Terpilihnya Bambang PS Brodjonegoro yang sebelumnya memegang jabatan sebagai menteri keuangan menjadi menteri PPN/Kepala Bappenas menggantikan Sofyan Djalil mengundang pertanyaan sejumlah pihak. Mengapa harus Bambang PS Brodjonegoro? Mungkin pertanyaan membatin ini dirasakan pula oleh Bambang PS Brodjonegoro karena mengingat pekerjaan di Bappenas tentu saja jauh berbeda dengan keuangan.
Pernah mencicipi kuliah di ekonomi pembangunan menjadi modal bagi dirinya untuk mengevaluasi secara sigap dan tepat, apa yang selama ini luput dari perhatian seorang yang bekerja di Bappenas. Bambang menyatakan bahwa tiap pegawai Bappenas harus menjadi birokrat pemikir dan kritis, karena kebijakan yang dibuat tentu saja perlu dikaji dan dipantau, terus dievaluasi, dan bagaimana tindak lanjutnya jika sebuah kebijakan diteruskan atau memang perlu dire-evaluasi.
Reformasi struktur ekonomi perlu dilakukan. Indonesia sampai saat ini belum mampu menjadi negara berbasis industri. Pada level tertentu, negara berpendapatan menengah akan menjadi tidak kompetitif pada sektor industri bernilai tambah (value added industries), seperti manufaktur. Industri padat karya akan mulai berpindah ke negara berupah rendah sehingga pertumbuhan ekonomi pada negara tersebut akan cenderung stagnan atau bahkan menurun.
Negara berpenghasilan menengah (MIC) tidak hanya mengalami kesulitan untuk bersaing dengan low-wage countries, tapi juga kesulitan untuk bersaing dengan high-technology countries (Paus, 2011). Hasil penelitian menunjukkan bahwa negara-negara yang berhasil masuk ke kelas menengah atas yakni kelompok yang memiliki ekspor yang lebih beragam, canggih, dan non-standar sehingga dapat melompat dari perangkap berpenghasilan rendah saat ini (Felipe, 2012). Sektor industri manufaktur akan membuka peluang tenaga kerja yang lebih banyak, namun memang perlu kerja keras untuk mencapai tahap menjadi negara berbasis industri.
Menurut Bambang, otonomi daerah juga belum terasa dampaknya. Nyatanya, otonomi daerah yang diartikan kebebasan mengelola daerahya sendiri namun disayangkan luput dari inovasi dan kreativitas dalam pembangunannya. Daerah tertinggal semenjak otonomi daerah digulirkan belum bergeser menjadi daerah yang lebih baik. Apa yang dikatakan Bambang sesuai dengan Peraturan Presiden Nomor 131 Tahun 2015 tentang Penetapan Daerah Tertinggal Tahun 2015 – 2019. enurut Perpres ini, pemerintah menetapkan Daerah Tertinggal setiap 5 (lima) tahun sekali secara nasional berdasarkan kriteria, indikator, dan sub indikator ketertinggalan daerah.
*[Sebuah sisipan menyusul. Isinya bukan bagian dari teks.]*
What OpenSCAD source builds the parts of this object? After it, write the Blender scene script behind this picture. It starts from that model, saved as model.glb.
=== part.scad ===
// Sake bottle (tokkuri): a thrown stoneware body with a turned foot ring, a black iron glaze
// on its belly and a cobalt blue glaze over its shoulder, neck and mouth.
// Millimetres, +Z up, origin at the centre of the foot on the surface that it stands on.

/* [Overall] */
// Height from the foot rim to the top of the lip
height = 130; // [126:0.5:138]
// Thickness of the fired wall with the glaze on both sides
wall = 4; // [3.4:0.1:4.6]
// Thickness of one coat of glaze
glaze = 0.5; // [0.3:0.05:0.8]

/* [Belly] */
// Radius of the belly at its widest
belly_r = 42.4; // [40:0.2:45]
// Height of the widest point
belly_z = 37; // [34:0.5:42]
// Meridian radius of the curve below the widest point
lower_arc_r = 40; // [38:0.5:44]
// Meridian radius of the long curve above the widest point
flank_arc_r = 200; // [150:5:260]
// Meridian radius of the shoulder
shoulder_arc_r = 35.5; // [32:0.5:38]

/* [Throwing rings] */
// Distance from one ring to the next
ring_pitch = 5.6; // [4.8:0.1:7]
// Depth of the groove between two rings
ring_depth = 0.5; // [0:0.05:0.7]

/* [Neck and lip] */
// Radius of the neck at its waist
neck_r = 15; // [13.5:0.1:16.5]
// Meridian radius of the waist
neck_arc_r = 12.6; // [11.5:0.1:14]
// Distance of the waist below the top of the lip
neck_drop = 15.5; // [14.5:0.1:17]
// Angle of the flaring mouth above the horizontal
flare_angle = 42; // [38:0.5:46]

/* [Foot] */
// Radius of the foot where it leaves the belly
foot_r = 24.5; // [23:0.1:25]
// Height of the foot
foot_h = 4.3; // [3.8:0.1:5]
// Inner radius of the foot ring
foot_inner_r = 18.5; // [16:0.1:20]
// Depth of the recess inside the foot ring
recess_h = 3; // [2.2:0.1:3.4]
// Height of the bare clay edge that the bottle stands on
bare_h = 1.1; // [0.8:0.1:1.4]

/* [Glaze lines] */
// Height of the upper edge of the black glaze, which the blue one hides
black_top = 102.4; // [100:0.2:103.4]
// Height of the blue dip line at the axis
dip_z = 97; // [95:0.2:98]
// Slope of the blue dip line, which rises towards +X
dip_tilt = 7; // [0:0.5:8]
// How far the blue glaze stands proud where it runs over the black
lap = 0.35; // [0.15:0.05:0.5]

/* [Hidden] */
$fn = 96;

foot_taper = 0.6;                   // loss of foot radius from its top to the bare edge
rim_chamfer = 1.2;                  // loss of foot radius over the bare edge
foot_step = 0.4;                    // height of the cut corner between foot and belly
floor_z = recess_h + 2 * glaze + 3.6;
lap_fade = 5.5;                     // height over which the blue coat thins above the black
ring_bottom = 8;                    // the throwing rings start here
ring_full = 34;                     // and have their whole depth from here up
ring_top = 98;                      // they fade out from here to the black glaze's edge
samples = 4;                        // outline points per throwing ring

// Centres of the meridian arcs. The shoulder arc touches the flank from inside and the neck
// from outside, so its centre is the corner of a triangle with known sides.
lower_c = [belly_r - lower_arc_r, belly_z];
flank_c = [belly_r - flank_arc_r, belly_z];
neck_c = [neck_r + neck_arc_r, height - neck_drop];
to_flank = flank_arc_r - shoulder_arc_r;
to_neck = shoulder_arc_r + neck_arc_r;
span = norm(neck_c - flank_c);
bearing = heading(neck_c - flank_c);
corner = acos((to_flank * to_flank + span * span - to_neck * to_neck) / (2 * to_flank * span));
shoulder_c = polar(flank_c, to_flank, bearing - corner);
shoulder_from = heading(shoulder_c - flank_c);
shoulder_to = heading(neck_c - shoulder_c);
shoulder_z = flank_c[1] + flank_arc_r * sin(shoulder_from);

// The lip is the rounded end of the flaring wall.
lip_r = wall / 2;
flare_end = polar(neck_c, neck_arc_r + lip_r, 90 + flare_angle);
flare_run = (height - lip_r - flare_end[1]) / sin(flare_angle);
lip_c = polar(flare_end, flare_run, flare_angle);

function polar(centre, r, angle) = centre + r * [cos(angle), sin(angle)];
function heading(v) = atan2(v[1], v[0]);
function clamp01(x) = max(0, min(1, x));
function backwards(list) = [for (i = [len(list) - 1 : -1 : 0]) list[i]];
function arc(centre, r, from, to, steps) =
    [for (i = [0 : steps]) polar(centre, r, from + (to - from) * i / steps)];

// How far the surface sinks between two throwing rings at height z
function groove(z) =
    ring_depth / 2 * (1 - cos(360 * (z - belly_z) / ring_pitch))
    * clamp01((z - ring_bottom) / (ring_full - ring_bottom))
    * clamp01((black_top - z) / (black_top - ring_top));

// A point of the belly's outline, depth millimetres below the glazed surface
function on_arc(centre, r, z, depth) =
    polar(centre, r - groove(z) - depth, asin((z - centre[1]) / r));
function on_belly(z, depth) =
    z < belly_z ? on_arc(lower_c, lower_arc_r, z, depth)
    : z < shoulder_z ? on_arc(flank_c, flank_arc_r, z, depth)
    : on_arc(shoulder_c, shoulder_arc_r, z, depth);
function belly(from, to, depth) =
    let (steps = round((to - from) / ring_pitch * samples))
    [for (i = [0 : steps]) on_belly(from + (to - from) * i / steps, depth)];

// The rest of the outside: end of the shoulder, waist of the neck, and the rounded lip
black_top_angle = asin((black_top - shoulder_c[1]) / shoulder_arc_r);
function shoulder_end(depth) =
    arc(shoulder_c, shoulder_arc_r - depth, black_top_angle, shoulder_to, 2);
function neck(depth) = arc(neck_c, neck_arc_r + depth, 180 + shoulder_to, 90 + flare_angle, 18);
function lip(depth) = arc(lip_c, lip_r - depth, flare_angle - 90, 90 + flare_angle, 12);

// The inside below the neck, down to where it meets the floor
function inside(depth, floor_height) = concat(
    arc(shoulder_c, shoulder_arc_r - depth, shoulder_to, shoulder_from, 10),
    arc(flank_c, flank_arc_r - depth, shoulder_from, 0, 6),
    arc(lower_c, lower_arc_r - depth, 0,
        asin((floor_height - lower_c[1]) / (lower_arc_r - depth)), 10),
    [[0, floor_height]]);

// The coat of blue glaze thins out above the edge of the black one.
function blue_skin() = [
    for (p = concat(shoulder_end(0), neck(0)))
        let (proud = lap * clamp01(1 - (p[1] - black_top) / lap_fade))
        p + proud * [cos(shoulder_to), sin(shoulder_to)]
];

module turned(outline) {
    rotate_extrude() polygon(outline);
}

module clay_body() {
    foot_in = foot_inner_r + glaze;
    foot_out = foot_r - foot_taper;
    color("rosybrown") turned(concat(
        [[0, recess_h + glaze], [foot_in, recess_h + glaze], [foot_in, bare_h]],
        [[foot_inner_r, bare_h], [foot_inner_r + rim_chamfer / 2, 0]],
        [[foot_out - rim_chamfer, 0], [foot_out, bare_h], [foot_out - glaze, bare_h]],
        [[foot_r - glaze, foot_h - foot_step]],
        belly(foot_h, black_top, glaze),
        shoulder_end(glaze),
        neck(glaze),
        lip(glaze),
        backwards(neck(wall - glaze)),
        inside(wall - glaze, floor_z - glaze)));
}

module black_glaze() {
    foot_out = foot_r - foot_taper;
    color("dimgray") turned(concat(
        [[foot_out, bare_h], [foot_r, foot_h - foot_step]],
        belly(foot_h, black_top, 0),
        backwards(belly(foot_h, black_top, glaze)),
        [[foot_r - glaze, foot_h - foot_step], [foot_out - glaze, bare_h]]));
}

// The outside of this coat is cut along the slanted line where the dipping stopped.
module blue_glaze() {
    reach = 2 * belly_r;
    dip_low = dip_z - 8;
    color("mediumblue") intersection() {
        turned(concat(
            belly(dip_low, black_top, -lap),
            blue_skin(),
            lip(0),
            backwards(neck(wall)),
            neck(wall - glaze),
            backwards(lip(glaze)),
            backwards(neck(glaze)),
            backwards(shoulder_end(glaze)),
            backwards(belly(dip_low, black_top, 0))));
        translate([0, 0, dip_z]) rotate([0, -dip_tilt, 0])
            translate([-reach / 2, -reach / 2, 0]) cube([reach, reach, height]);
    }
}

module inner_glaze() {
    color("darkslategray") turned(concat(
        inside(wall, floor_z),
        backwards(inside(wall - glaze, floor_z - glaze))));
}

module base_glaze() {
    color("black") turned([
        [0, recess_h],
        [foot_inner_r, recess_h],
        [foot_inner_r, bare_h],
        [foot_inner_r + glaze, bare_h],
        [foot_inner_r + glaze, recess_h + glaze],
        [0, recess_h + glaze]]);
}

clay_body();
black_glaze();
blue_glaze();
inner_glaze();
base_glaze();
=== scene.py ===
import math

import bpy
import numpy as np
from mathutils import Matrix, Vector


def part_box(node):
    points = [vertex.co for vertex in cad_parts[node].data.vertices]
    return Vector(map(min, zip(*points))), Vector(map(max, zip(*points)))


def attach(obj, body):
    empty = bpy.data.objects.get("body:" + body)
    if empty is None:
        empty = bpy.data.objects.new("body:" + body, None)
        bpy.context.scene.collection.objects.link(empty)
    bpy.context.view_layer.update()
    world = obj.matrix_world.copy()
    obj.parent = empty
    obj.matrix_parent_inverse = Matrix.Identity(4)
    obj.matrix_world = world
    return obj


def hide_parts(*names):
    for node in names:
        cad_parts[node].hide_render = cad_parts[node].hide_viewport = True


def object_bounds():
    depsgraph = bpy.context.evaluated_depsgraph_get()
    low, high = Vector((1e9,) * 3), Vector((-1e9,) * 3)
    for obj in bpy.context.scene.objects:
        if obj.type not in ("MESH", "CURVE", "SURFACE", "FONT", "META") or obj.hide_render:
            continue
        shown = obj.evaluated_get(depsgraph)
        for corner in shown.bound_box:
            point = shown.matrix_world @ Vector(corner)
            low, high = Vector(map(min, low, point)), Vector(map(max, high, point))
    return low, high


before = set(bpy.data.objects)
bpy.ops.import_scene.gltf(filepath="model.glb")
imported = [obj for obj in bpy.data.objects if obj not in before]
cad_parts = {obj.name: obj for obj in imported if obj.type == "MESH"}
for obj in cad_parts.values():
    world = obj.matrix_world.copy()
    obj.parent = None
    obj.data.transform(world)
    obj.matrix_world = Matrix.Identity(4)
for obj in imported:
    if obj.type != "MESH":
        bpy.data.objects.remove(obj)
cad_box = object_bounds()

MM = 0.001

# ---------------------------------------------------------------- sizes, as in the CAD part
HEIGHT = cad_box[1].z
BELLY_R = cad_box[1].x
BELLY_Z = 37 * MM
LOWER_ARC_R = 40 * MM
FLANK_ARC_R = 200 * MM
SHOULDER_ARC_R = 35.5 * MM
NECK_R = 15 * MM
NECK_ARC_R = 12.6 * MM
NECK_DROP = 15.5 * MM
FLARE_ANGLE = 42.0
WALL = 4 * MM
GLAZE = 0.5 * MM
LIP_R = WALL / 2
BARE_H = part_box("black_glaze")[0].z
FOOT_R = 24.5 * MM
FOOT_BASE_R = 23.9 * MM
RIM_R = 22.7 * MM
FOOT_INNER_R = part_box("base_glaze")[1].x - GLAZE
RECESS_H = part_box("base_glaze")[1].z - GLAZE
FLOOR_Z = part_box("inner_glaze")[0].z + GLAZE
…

Penetapan Daerah Tertinggal sebagaimana dimaksud dilakukan berdasarkan usulan Menteri dengan melibatkan kementerian/lembaga terkait dan pemerintah daerah. Disebutkan bahwa masih ada 122 daerah yang ditetapkan pemerintah sebagai Daerah Tertinggal 2015 – 2019.
Peningkatan produktivitas juga menjadi perhatian Bambang. Sektor produktif memerlukan pendekatan yang berbeda. Untuk menghindari middle-clas trap, dibutuhkan diversifikasi produk, misalkan dalam industri fashion, perlu pendekatan mode sehingga karya yang dihasilkan memang unik dan inovatif sehingga berdaya jual tinggi. Dunia yang begitu cepat inipun jika tidak diikuti dunia pendidikan, dunia usaha, dan dunia industri tentu akan terus ketinggalan. Contoh saja, laptop yang selalu berganti inovasinya, tentu saja jika ada SMK yang menggunakan laptop yang lama untuk direparasi maka kemampuan siswa SMK akan diragukan di pasar kerja, karena hanya bisa membenarkan laptop lama. Oleh karenanya, updating terhadap perubahan itu sangat dibutuhkan.